Rudnick nodded slowly, then took a sip from his coffee, as if he were measuring his response. Finally, he said, “I would imagine it’s a very difficult thing for anyone to live with, regardless of who your… targets are.”

“Over the years I worked with other counterterrorism agents— Special Operational Forces, GSG-9s, MI5s, MI6s. We all felt the same way. Yeah, there were some who got off on it, the killing, but most did what we did for our country.” He shrugged a shoulder. “’Course, knowing that didn’t really make it any easier to live with.”

“Your last job was before Dena’s… death?”

Uzi felt his eyes tearing and looked away. He managed a nod, but couldn’t get his voice to work. He cleared his throat and, staring at the floor, said, “A terrorist cell that’d assassinated one of our interior ministers was also responsible for three other bombings. A café, a disco, and a school bus. Seventy-nine were killed. They were planning an attack on the Knesset, to take out a major portion of the Israeli government. It’d be like 9/11, if the plane that crashed in Pennsylvania had made it to the Capitol building.”

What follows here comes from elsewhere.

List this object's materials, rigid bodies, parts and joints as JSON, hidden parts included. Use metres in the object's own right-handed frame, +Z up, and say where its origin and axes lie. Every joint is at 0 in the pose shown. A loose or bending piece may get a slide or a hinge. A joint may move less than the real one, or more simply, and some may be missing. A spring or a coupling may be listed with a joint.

“It would’ve been… very demoralizing.”

“And it would’ve triggered a war with devastating consequences. So the agents kept a watch on the group’s activities, checked and double-checked everything. We found out how they were going to do it. They’d be able to defeat the building’s defenses and hit different parts of the structure simultaneously. But we didn’t know when it was going down.” Uzi relived the events in his head as if they’d happened a month ago. “There was one point each day when the six terrorists were in separate locations. We knew where and when, and I was given the assignment of eliminating one of them. Another five kidons were dispatched to take out the others.”